Monday, November 05, 2007

Yes, Yes, Yes, We Will Follow You. In One-Lac-Rupees Car.

Flavour of the decade in India is sub-one-lac-rupees car. Tata’s will make them and so will Bajaj's.

They dream: People who are walking and cycling will buy a scooter/ motor-cycle. Those who are driving two wheelers will buy sub-one-lac.

THOMAS L. FRIEDMAN says in his NYT column dated November 4, 2007No, No, No, Don’t Follow Us”:

“India is in serious danger — no, not from Pakistan or internal strife. India is in danger from an Indian-made vehicle: a $2,500 passenger car, the world’s cheapest…

Blessedly, many more people now have the incomes to live an American lifestyle, and the Indian and Chinese low-cost manufacturing platforms can deliver them that lifestyle at lower and lower costs. But the energy and environmental implications could be enormous, for India and the world…

If India just innovates in cheap cars alone, its future will be gridlocked and polluted. But an India that makes itself the leader in both cheap cars and clean mass mobility is an India that will be healthier and wealthier. It will also be an India that gives us cheap answers to big problems — rather than cheap copies of our worst habits. “

PANKAJ MISHRA (Outlook Magazine, August 20, 2007):

“…The breathtaking originality and sophistication of these (Indian) thinkers and activists long convinced me that the country in which they flourished has something more profound to offer to the world than its ability to imitate the consumer societies of the West.”
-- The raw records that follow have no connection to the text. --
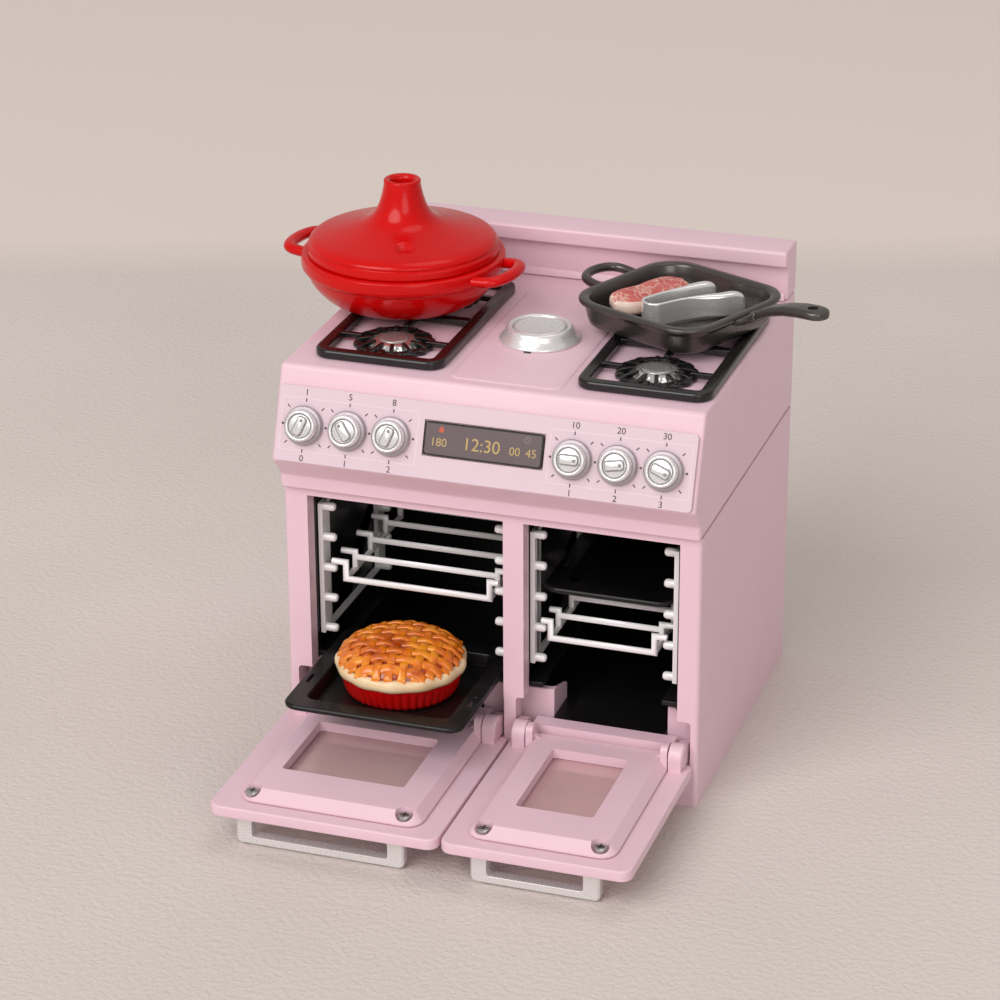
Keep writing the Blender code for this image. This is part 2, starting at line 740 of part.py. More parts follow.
# The panel's own frame: X along the cooker, Y up the slope, Z outwards.
SLOPE = Vector((0, math.sin(PANEL_LEAN), math.cos(PANEL_LEAN)))
OUTWARD = ACROSS.cross(SLOPE)
PANEL_FRAME = Matrix.Translation((0, PANEL_BASE_Y, PANEL_BASE_Z)) @ Matrix(
    (ACROSS, SLOPE, OUTWARD)
).transposed().to_4x4()


def cheek_faces(door_oven, which):
    """The x of a bracket cheek's two faces, the one towards the drum first."""
    edge = door_oven.frame[which]
    inward = 1 if which == 0 else -1
    near = edge + inward * (LUG_INSET + LUG_WIDTH + CHEEK_CLEARANCE)
    return near, near + inward * BRACKET_CHEEK


def hinge_pin_rod(drum_x, outward, radius, extra):
    start = drum_x - outward * (PIN_INNER + extra)
    end = drum_x + outward * (PIN_OUTER + extra)
    point = Vector((0, HINGE_Y, HINGE_Z))
    return cylinder(radius, min(start, end), max(start, end), ACROSS, point, PEG_SIDES)


def make_cabinet(pink):
    radii = [CABINET_CORNER] * 4
    shell = to_object(
        "cabinet_shell",
        prism(rounded_outline(-WIDTH / 2, WIDTH / 2, FRONT, BACK, radii, 3), 0, CABINET_HEIGHT, "z"),
        pink,
    )
    inside = WIDTH / 2 - WALL
    hollow = block(-inside, inside, FRONT + FRAME_DEPTH, BACK + OVERRUN, -OVERRUN, CABINET_HEIGHT + OVERRUN)
    cuts = [hollow]
    face = (FRONT - OVERRUN, FRONT + FRAME_DEPTH + OVERRUN)
    for each in OVENS:
        cuts.append(block(*each.opening, *face, OPENING_FLOOR, OPENING_TOP))
    notches = []
    for each in OVENS:
        for drum_x, outward in each.drums:
            sides = sorted((drum_x - outward * NOTCH_INNER, drum_x + outward * NOTCH_OUTER))
            low = HINGE_Z - DRUM_FOOT - SINK
            high = HINGE_Z + DRUM_REACH + SWING_CLEARANCE
            foot_corner = NOTCH_FOOT_CORNER_SHARE * NOTCH_CORNER
            radii = [foot_corner, foot_corner, NOTCH_CORNER, NOTCH_CORNER]
            notches.append(prism(rounded_outline(*sides, low, high, radii, 3), *face, "y"))
    cuts += notches
    cut(shell, cuts)
    pins = []
    for each in OVENS:
        for drum_x, outward in each.drums:
            pins.append(hinge_pin_rod(drum_x, outward, PIN_RADIUS + GAP, GAP))
    cut(shell, pins)
    return shell


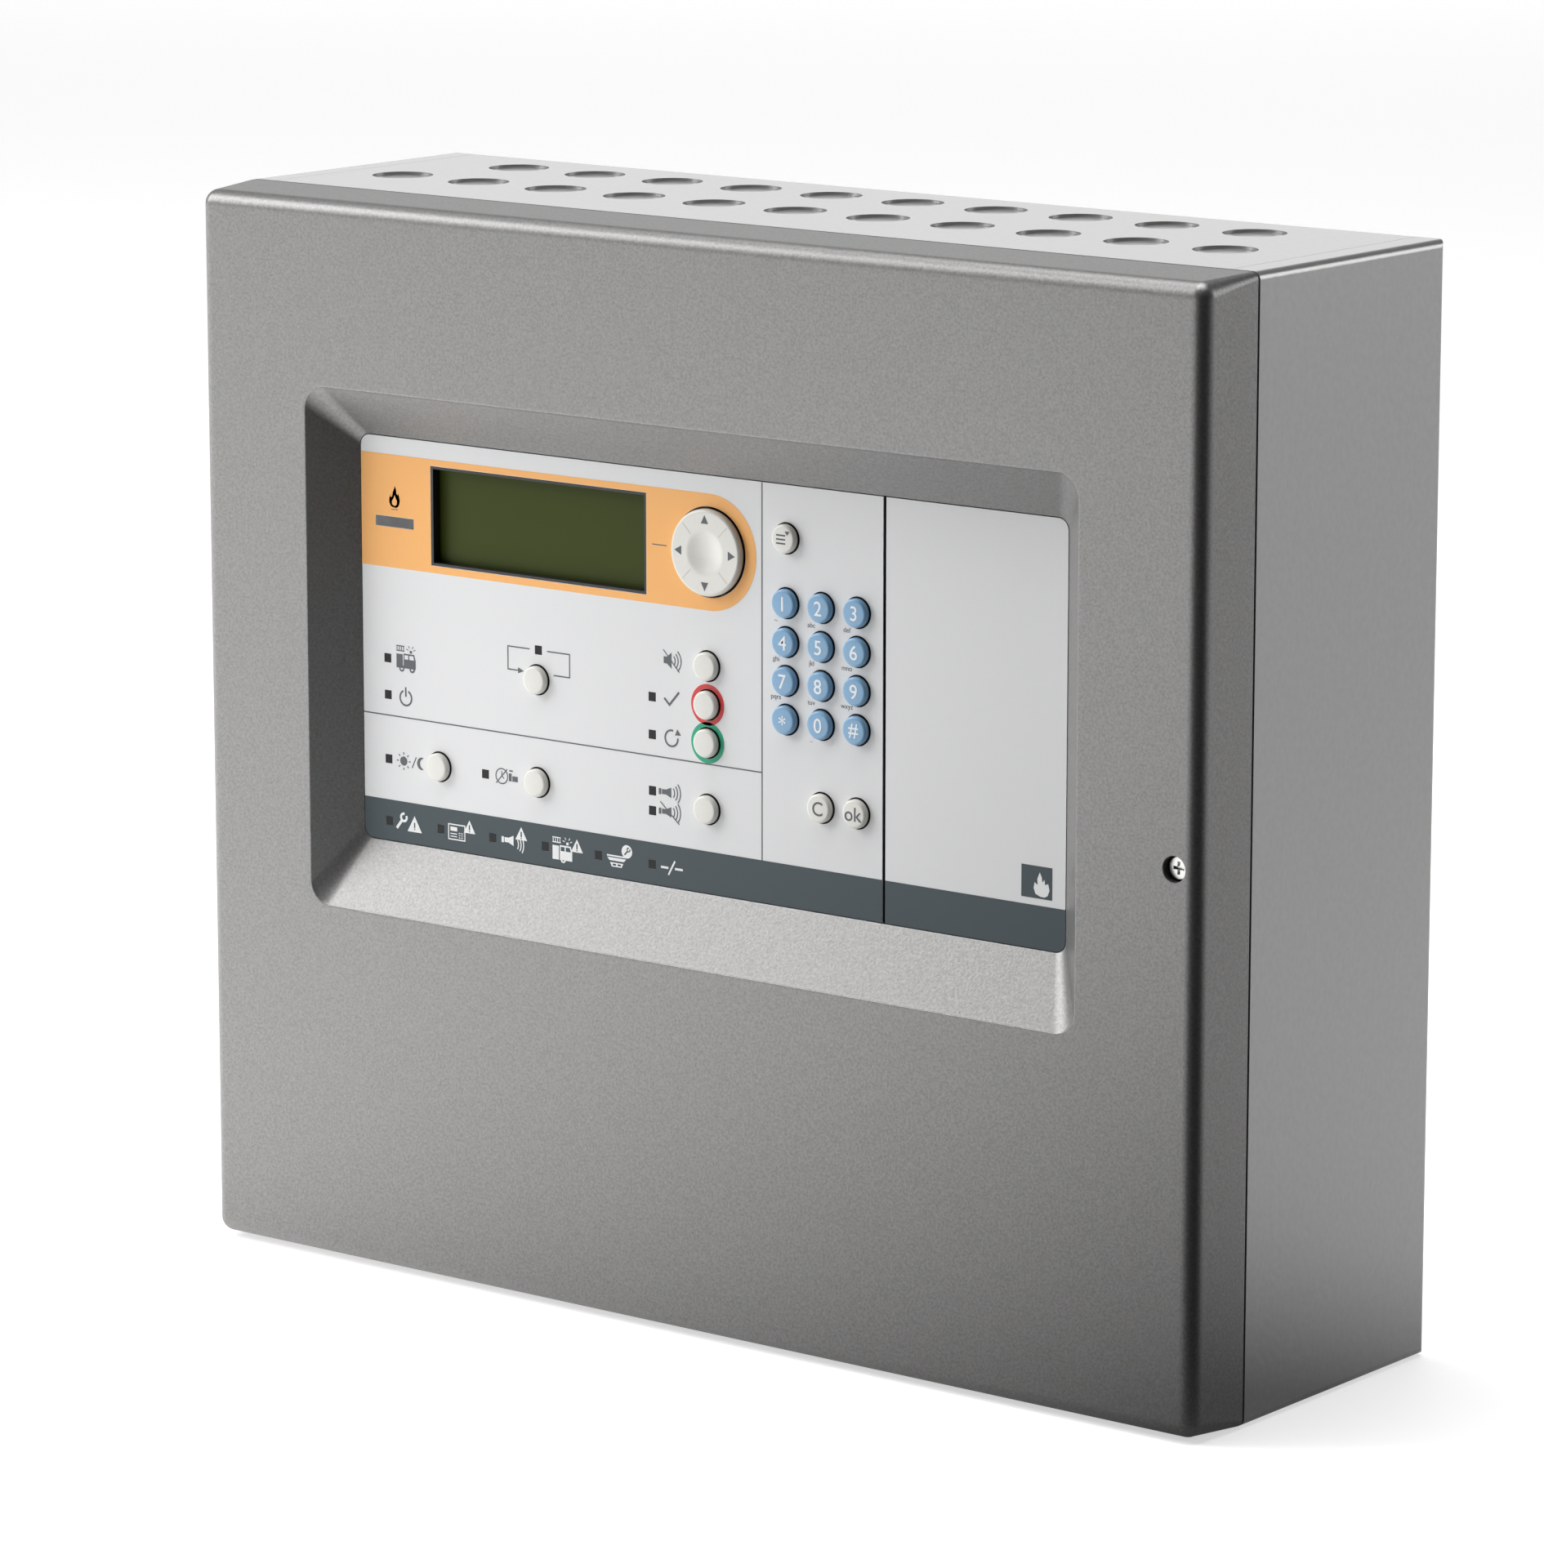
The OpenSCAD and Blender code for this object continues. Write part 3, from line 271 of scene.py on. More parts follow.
def edge_shade(material, start, end):
    """Paints shade into a finish: darkens it to near black from depth start to depth end and all behind, for
    the gaps at the panel's face.
    """
    nodes = material.node_tree.nodes
    links = material.node_tree.links
    shader = nodes["Principled BSDF"]
    source = shader.inputs["Base Color"].links[0].from_socket
    place = nodes.new("ShaderNodeTexCoord")
    split = nodes.new("ShaderNodeSeparateXYZ")
    depth = nodes.new("ShaderNodeMapRange")
    depth.inputs["From Min"].default_value = start
    depth.inputs["From Max"].default_value = end
    mix = nodes.new("ShaderNodeMix")
    mix.data_type = "RGBA"
    # painted shade: the near black that the shaded gaps are given
    mix.inputs[7].default_value = (0.01, 0.01, 0.01, 1)
    links.new(place.outputs["Object"], split.inputs[0])
    links.new(split.outputs["Y"], depth.inputs["Value"])
    links.new(depth.outputs["Result"], mix.inputs[0])
    links.new(source, mix.inputs[6])
    links.new(mix.outputs[2], shader.inputs["Base Color"])


cover_paint = finish(
    "cover paint", (0.235, 0.233, 0.229), 0.42, 0.75, 1200, 0.00004, 0.16, 4.0, specular=0.25
)
box_paint = finish("box paint", (0.38, 0.38, 0.376), 0.34, 0.6, 420, 0.00006, 0.03, 1.0, 0.35)
panel_foil = finish("panel foil", (0.80, 0.805, 0.81), 0.50, 0.0, 2500, 0.000006, 0.01)
zinc_plate = finish("zinc plate", (0.72, 0.72, 0.70), 0.32, 0.95, 260, 0.00001, 0.12, 5.0)
brass_metal = finish("brass", (0.78, 0.58, 0.28), 0.28, 1.0, 500, 0.00001, 0.08)
board_green = finish("board lacquer", (0.02, 0.12, 0.06), 0.32, 0.0, 350, 0.00001, 0.15, 3.0, 0.4)
terminal_plastic = finish("terminal plastic", (0.03, 0.24, 0.09), 0.42, 0.0, 900, 0.00001, 0.05)
black_plastic = finish("black plastic", (0.012, 0.012, 0.013), 0.42, 0.0, 900, 0.00002, 0.10)
white_plastic = finish("white plastic", (0.78, 0.78, 0.75), 0.40, 0.0, 900, 0.00001, 0.02)
battery_plastic = finish("battery case", (0.035, 0.038, 0.045), 0.48, 0.0, 1300, 0.00003, 0.10)
lead_red = finish("red sheath", (0.42, 0.02, 0.015), 0.38, 0.0, 400, 0.00001, 0.04)
lead_black = finish("black sheath", (0.015, 0.015, 0.016), 0.38, 0.0, 400, 0.00001, 0.04)
ribbon_plastic = finish("ribbon sheath", (0.42, 0.42, 0.41), 0.45, 0.0, 300, 0.00001, 0.03)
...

Led by IT, the booming Indian economy has given young Indians the kind of money their parents made only when they won the lottery. (In 1970’s, long cherished dream of my father, a college teacher-one of the best paying job in India then, was to win Maharashtra State’s lottery that offered the highest prize of 2.5 lac rupees and retire!).

Money has brought self-righteousness- “Since I am making lots of money, what I am doing is right and moral. I don’t need any additional soft-skills. I will not mend my ways.”

Like Americans, we associate wealth with personal merit or poverty with personal failure. We don’t want to be a loser. There is no incertitude, no dilemmas. Destination is known. Road is well traveled. In a sub or super one-lac-rupees car!